For chemical markets, this trend reflects a wider industry pattern:
Large chemical companies are reviewing non-core assets.
Specialty businesses are attracting financial investors.
Companies are focusing investment on selected growth areas.
Business ownership structures are changing across the chemical sector.
These shifts can influence supplier relationships and market competition.
Procurement Risks and Opportunities for Chemical Buyers
The ownership transition creates both uncertainty and opportunity for companies involved in coatings supply chains.
Potential risks include:
Changes in supplier qualification processes.
Different purchasing priorities.
Shifts in product investment.
New contract structures.
Potential opportunities include:
New supplier partnerships.
Increased demand for specialised chemicals.
Greater focus on efficiency and innovation.

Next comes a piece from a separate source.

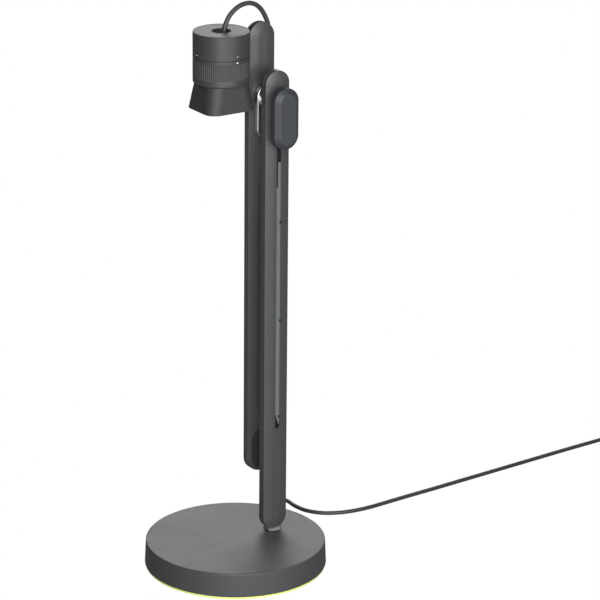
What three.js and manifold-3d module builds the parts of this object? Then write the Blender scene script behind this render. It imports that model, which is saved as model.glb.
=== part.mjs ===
import * as THREE from 'three';
import { mergeVertices } from 'three/addons/utils/BufferGeometryUtils.js';
import Module from 'manifold-3d';

// A desk document camera: a weighted round base, an upright mast with a slotted face, a carriage that
// slides on the mast, a long arm that swings and slides on the carriage, and a camera head that stays
// level at the arm's end.
// Units are millimetres and +Z is up. The origin is on the table under the middle of the base.
// -Y is the front, where the head hangs, and +X is the side with the hand grip.

// ---------------------------------------------------------------- driving dimensions

const GAP = 0.3; // clearance between pieces that touch
const BASE_RADIUS = 90;
const BASE_TOP_RADIUS = 88.95; // the side wall leans in a little
const BASE_TOP = 26.3;
const BASE_EDGE = 1.4; // rounding of the top edge
const COVER_WALL = 2.5;
const FOOT_RADIUS = 89.2;
const FOOT_THICK = 2;
const FLOOR_PLATE_TOP = 5;
const BALLAST_RADIUS = 74;
const BALLAST_THICK = 14;
const BASE_SCREW_CIRCLE = 80;
const BASE_SCREW_ANGLES = [90, 210, 330];
const CORD_ANGLE = 124; // where the cord leaves the base, counted from +X
const CORD_HEIGHT = 9;

const MAST_Y = 43.4; // the mast stands behind the middle of the base
const BAR_THICK = 12; // mast and arm, along X
const CROWN_RADIUS = 48; // their broad faces bulge
const BAR_WALL = 1.8;
const BAR_CHAMFER = 2; // cut corners of the space inside them
const MAST_WIDTH = 26.8;
const MAST_BOTTOM = 27.6;
const MAST_TOP = 499.7;
const SLOT_OFFSET = 1.2; // the grip-side slot sits behind the mast's middle line
const SLOT_WIDTH = 5;
const SLOT_BOTTOM = 135;
const SLOT_TOP = 480;
const CLIP_PITCH = 100.6;
const CLIP_FIRST = 147.3;

const COLLAR_RADIUS = 8.75;
const COLLAR_TOP = 33.2;
const SHAFT_RADIUS = 6;
const STUB_RADIUS = 3.8;

const PIVOT_Z = 466; // height of the arm's pivot on the carriage
const PLATE_WIDTH = 20;
const PLATE_BOTTOM = 428.6;
const PLATE_TOP = 480.2;
const GRIP_WIDTH = 27;
const GRIP_BOTTOM = 425;
const GRIP_TOP = 485.3;
const GRIP_INNER_X = 12.8;
const GRIP_OUTER_X = 22.5;
const GRIP_FLANK = [4, 5]; // the sloping edge round its face: depth and width

const ARM_X = -28.2;
const ARM_WIDTH = 28.8;
const ARM_BOTTOM = 80.8;
const ARM_TOP = 540.8;
const ARM_PIVOT_Z = 525.7; // the head turns about this line, near the middle of the arm's round end
const SHAFT_SLOT_WIDTH = 9.2; // the mast's slot for the pivot shaft
const ARM_SLOT_WIDTH = 5;
const ARM_SLOT_OFFSET = 1.3;
const ARM_SLOT_BOTTOM = 160;
const ARM_SLOT_TOP = 476;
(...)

Chemical buyers should avoid assuming immediate disruption but should prepare for possible strategic changes.
What Coatings Chemical Suppliers Should Do Next
Suppliers serving the coatings sector should focus on maintaining strong relationships and understanding future business priorities.
Recommended actions include:
Communicate regularly with customers.
Monitor changes in sourcing requirements.

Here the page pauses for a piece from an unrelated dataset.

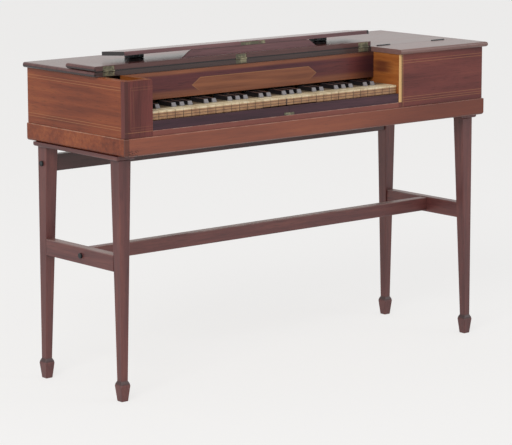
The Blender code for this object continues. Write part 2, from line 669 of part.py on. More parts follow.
def build_lid():
    left, right = -LID_OVERHANG, CASE_WIDTH + LID_OVERHANG
    nose = "-x+z -x-z +x+z +x-z"
    lid_axis = (ORIGIN.x, LID_AXIS, CASE_TOP)
    main = cuboid((left, LID_FRONT, LID_FOOT), (right, LID_REAR, LID_TOP), nose, NOSE_ROUND)
    main_lid = keep("main_lid", main, MAHOGANY, pivot=lid_axis)

    # The folded flap lies on the main lid, its front edge to the back
    fold = (ORIGIN.x, FOLD_LINE, FOLD_HEIGHT)
    low = (left, LID_FRONT, FLAP_FOOT)
    high = (FLAP_SPLIT - SPLIT_GAP / 2, LID_FRONT + FLAP_LENGTH, FLAP_TOP)
    board = cuboid(low, high, "-x+z -x-z +y+z +y-z", NOSE_ROUND)
    flap = keep("keyboard_flap", board, MAHOGANY, pivot=fold)
    low = (FLAP_SPLIT + SPLIT_GAP / 2, FOLD_LINE - FIT - FLAP_LENGTH, LID_FOOT)
    board = cuboid(low, (right, FOLD_LINE - FIT, LID_TOP), "+x+z +x-z -y+z -y-z", NOSE_ROUND)
    right_flap = keep("right_flap", board, MAHOGANY, pivot=fold)

    for side, place in FLAP_HINGE_PLACES.items():
        boolean(main_lid, hinge_cut(place, FLAP_HINGE_WIDTH, False), "DIFFERENCE")
        boolean(flap, hinge_cut(place, FLAP_HINGE_WIDTH, True), "DIFFERENCE")
        fold_hinge(f"flap_hinge_{side}", place, FLAP_HINGE_WIDTH)
    for side, place in SIDE_HINGE_PLACES.items():
        boolean(main_lid, hinge_cut(place, SIDE_HINGE_WIDTH, False), "DIFFERENCE")
        reach = KNUCKLE_RADIUS + KNUCKLE_CLEAR
        half = SIDE_HINGE_WIDTH / 2 + LEAF_CLEAR
        room = cuboid(
            (place - half, FOLD_LINE - reach, FOLD_HEIGHT - reach),
            (place + half, FOLD_LINE + reach, FOLD_HEIGHT + reach),
        )
        boolean(right_flap, keep("side_hinge_room", room), "DIFFERENCE")
        fold_hinge(f"right_flap_hinge_{side}", place, SIDE_HINGE_WIDTH)

    # Rear hinges: a leaf on the back board and the knuckle behind the lid's rear edge
    for side, place in LID_HINGE_PLACES.items():
        half = LID_HINGE_WIDTH / 2
        face = CASE_DEPTH + FIT
        top = CASE_TOP - FIT
        low = (place - half, face, top - LID_LEAF_HEIGHT)
        hinge = keep(f"lid_hinge_{side}", cuboid(low, (place + half, face + LID_LEAF_THICK, top)), BRASS, 0.4, 0.9)
        low = (place - half, face, top - LID_KNUCKLE_RADIUS)
        web = keep("hinge_web", cuboid(low, (place + half, LID_AXIS, top)))
        boolean(hinge, web, "UNION")
        barrel = rod((place, LID_AXIS, CASE_TOP), LID_KNUCKLE_RADIUS, LID_HINGE_WIDTH, KNUCKLE_SIDES)
        boolean(hinge, keep("lid_barrel", barrel), "UNION")


# Lockboard: folded over the flap on two hinge blocks, its free edge on the music ledge

def build_lockboard():
    for side, place in BLOCK_PLACES.items():
        low = (place - BLOCK_WIDTH / 2, LOCKBOARD_AXIS - BLOCK_AHEAD, FLAP_TOP + FIT)
        high = (place + BLOCK_WIDTH / 2, LOCKBOARD_AXIS - BLOCK_AHEAD + BLOCK_DEPTH, BLOCK_TOP)
        keep(f"lockboard_hinge_{side}", cuboid(low, high, LONG_X, ARRIS, 1), IRON, 0.35, 0.6)

    tilted = axis_empty("lockboard_axis", LOCKBOARD_AXIS, LOCKBOARD_AXIS_HEIGHT, -LOCKBOARD_TILT)
    pivot = (ORIGIN.x, LOCKBOARD_AXIS, LOCKBOARD_AXIS_HEIGHT)
    left = LEFT_BLOCK + FIT + LOCKBOARD_SIDE_CLEAR
    right = FLAP_SPLIT - SPLIT_GAP / 2
    free = LOCKBOARD_AXIS - LOCKBOARD_LENGTH
    foot, top = LOCKBOARD_AXIS_HEIGHT, LOCKBOARD_AXIS_HEIGHT + LOCKBOARD_THICK
    board = cuboid((left, free, foot), (right, LOCKBOARD_AXIS, top), "-y+z", LOCKBOARD_EDGE_ROUND, 2)
    lockboard = keep("lockboard", board, MAHOGANY, pivot=pivot, parent=tilted)
    room = STRIKE_THICK + LEAF_CLEAR
    inset = LOCKBOARD_EDGE_ROUND
    low = (STRIKE_LEFT - LEAF_CLEAR, free - STRIKE_THICK, foot - STRIKE_THICK)
    high = (STRIKE_RIGHT + LEAF_CLEAR, free + room, top - inset)
    boolean(lockboard, keep("strike_room", cuboid(low, high), pivot=pivot, parent=tilted), "DIFFERENCE")
    low, high = (STRIKE_LEFT, free, foot), (STRIKE_RIGHT, free + STRIKE_THICK, top - inset - LEAF_CLEAR)
    plate = keep("strike_plate", cuboid(low, high), BRASS, 0.4, 0.9, pivot=pivot, parent=tilted)
    middle = (foot + top - inset) / 2
    low = (LOCK_PLACE - STRIKE_SLOT_WIDTH / 2, free - STRIKE_THICK, middle - STRIKE_SLOT_HEIGHT / 2)
    high = (LOCK_PLACE + STRIKE_SLOT_WIDTH / 2, free + 2 * STRIKE_THICK, middle + STRIKE_SLOT_HEIGHT / 2)
    boolean(plate, keep("strike_slot", cuboid(low, high), pivot=pivot, parent=tilted), "DIFFERENCE")

    # Music ledge: a thin board with ogee ends, upright on the flap's inner face
    under = LOCKBOARD_AXIS_HEIGHT + (LOCKBOARD_AXIS - LEDGE_FRONT - LEDGE_THICK) * math.tan(LOCKBOARD_TILT)
    low_line = FLAP_TOP + FIT
    rise = under - FIT - low_line
    ogee = [
        (LEDGE_OGEE * t, rise * (3 * t * t - 2 * t * t * t))
        for t in (step / OGEE_STEPS for step in range(OGEE_STEPS + 1))
    ]
    points = [(LEDGE_LEFT + run, low_line + up) for run, up in ogee]
    points += [(LEDGE_RIGHT - run, low_line + up) for run, up in reversed(ogee)]
    keep("music_ledge", outline(points, "y", LEDGE_FRONT, LEDGE_THICK), MAHOGANY)


build_stand()
build_case()
build_keyboard()
build_inside()
build_lid()
build_lockboard()
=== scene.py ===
import math

import bmesh
import bpy
from mathutils import Matrix, Vector


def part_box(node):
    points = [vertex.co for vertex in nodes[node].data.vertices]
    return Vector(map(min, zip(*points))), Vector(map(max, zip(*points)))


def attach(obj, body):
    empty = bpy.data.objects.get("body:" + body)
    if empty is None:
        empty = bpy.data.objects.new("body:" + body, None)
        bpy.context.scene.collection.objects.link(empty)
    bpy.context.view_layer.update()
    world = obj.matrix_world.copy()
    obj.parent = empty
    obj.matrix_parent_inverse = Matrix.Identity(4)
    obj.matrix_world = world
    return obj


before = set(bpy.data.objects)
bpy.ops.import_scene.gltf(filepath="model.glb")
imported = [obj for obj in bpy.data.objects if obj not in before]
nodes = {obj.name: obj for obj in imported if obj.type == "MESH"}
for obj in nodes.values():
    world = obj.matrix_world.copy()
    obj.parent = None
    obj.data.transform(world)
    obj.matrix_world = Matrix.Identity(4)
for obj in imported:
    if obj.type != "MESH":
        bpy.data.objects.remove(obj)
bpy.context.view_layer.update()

# The camera stands in front of the bass end, a little above the lid, and looks down by ten degrees.
# Its long lens keeps the edges of the case nearly parallel.
camera_place = Vector((-3.734, -4.435, 1.3612))
camera_turn = math.radians(-39.92)
camera_dip = math.radians(10.14)
camera_roll = math.radians(-0.15)
camera_data = bpy.data.cameras.new("camera")
camera_data.lens = 172.2
camera_data.sensor_width = 36
camera_data.clip_end = 200
camera = bpy.data.objects.new("camera", camera_data)
bpy.context.scene.collection.objects.link(camera)
camera.matrix_world = (
    Matrix.Translation(camera_place)
    @ Matrix.Rotation(camera_turn, 4, "Z")
    @ Matrix.Rotation(math.pi / 2 - camera_dip, 4, "X")
    @ Matrix.Rotation(camera_roll, 4, "Z")
)
bpy.context.scene.camera = camera
bpy.context.scene.view_settings.view_transform = "Standard"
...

Strengthen technical support capabilities.
Evaluate opportunities with alternative coatings producers.
Maintain flexibility in supply agreements.
A proactive approach can help suppliers remain competitive during ownership transitions.
The Bottom Line for Chemical Buyers
BASF’s coatings sale to Carlyle represents a major change for one of the world’s important coatings businesses. While the immediate impact on chemical supply chains may be limited, the long-term effects will depend on investment decisions, product strategy and supplier management.
For buyers of resins, titanium dioxide, pigments and solvents, the key priority is maintaining visibility. Understanding how ownership changes influence procurement decisions will help companies manage risk and identify opportunities.
The coatings market continues to evolve through consolidation and strategic restructuring. Buyers that maintain diversified supplier relationships will be better positioned as the industry changes.